To do that, you need some additional technology, namely realtime or push. ("Realtime" is confusing in this context because we're still talking about turn-based games, but it makes sense in a web context.)

Armin Ronacher, the creator of Flask, my Python web framework of choice, writes about that here. I've not done a lot of stuff with realtime web technology and I've certainly not thought through how to use it in the context of this game system, but right now my gut tells me it's doable somehow.

Data

Handling data is interesting because of the amusing fact that on the web, the computer forgets everything after you talk to it. There are really good reasons for this, but it can be a bit challenging if you move to web development from other programming areas.

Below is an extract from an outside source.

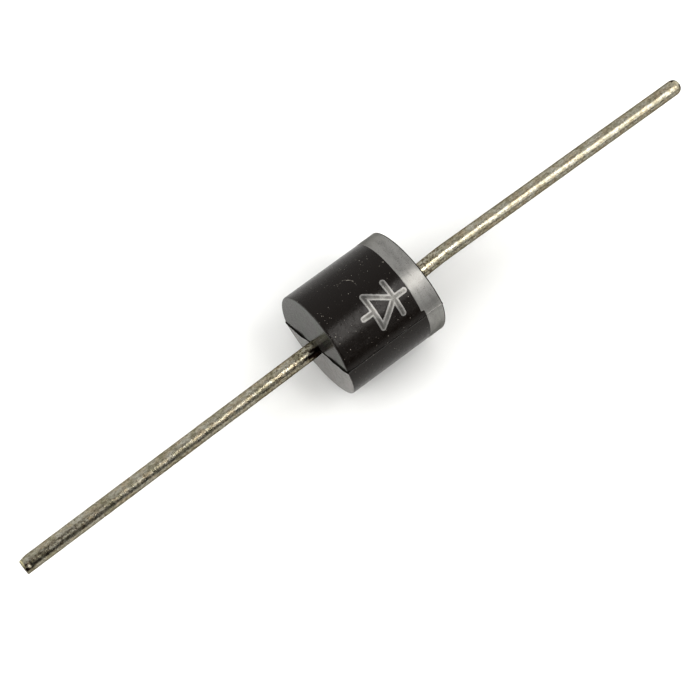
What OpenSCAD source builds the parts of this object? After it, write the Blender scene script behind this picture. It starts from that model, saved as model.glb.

Anyway, I'd try to make it so that data automatically gets saved after each web request. A little layer on top of a typical ORM should do the trick: Basically, commit a transaction at the end of each request. Perhaps I am being naive.

Player and game session management could be built into the system.

Summary

What would be the advantages of such a system? People can use Python to write games. Python is my favorite programming language, so it's a big plus for me. But Python is also pretty easy to learn, which is a plus.

It's not so hard to imagine a system allowing people to instantly distribute these games on the internet.

The API would be simple - simpler than Unity3D because the games are more restricted, which is a good thing in my opinion. Also simpler than doing this with, ahahaha, 'bare metal' web technology. (I started this blog post with a rant about using Ruby on Rails to learn programming, but it grew too big.)

To sum up: this hypothetical system would make game programming easy to learn and to distribute, for a restricted but interesting set of possible games.

So what do you think? Stupid? Interesting? Boring? Already done? Way harder than I imagine?

Update: I should add that any HTML-based game has to kinda do what I am describing here, and conceivably although not necessarily, they've built systems that resemble non-web-game APIs. But I don't know of any such framework that is available for others to make games with.